Seguramente los Juegos Olímpicos sean uno de esos pocos eventos en los que la humanidad logra ponerse de acuerdo durante al menos unos días, y aunque muchos pretender exhibir y exigir su ideología –siempre ha ocurrido, dicho sea de paso– y fijarse en sus propias modas, dinámicas y obsesiones, allí brilla la tolerancia y el esfuerzo, pero también la diversidad, el espectáculo y el saber que la sana competición nos puede hacer mejores. Incluso aspectos denostados por algunos en estos tiempos como el honor, la ambición o el significado de banderas e himnos cobran valor de nuevo.

Y quizás lejos de tanta expectación y del foco de las cámaras y del dinero de la publicidad surgen los Juegos Paralímpicos semanas más tarde, justo cuando la mayoría empezamos a pensar en la Liga y en otras tantas competiciones deportivas. Y si ya en los JJ.OO. cada medalla supone una auténtica gesta, en los Paralímpicos cada participación conlleva ya una victoria para cada atleta, para cada familia y para cada país que participa. No es exagerado afirmar que en un mundo que menosprecia la discapacidad a todos los niveles, cada historia es un ejemplo de participación y de afirmación de la vida y de la esperanza, y en muchos casos una muestra de que el sufrimiento no puede tener nunca la última palabra.

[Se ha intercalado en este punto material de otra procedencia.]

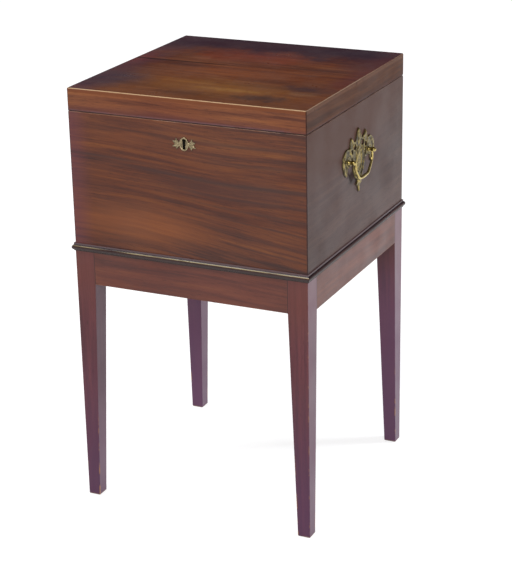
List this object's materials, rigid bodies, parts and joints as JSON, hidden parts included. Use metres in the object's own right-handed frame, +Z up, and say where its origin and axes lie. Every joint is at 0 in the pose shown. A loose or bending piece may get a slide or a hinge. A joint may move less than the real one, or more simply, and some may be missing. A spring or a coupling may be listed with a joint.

Entre las interminables historias de superación están los que nacieron con una discapacidad o para los que una enfermedad, un accidente o por desgracia la violencia les impusieron una losa muy difícil de levantar. Sin embargo, su esfuerzo y su superación nos recuerdan que los límites en nuestra vida no están para romperlos o para paralizarnos, más bien para aceptarlos con lucidez y para estirarlos de tal forma que la flaqueza y el sufrimiento se conviertan en espacios de crecimiento y en motivos para creer en el futuro y, por qué no,  para hacernos un poco mejores.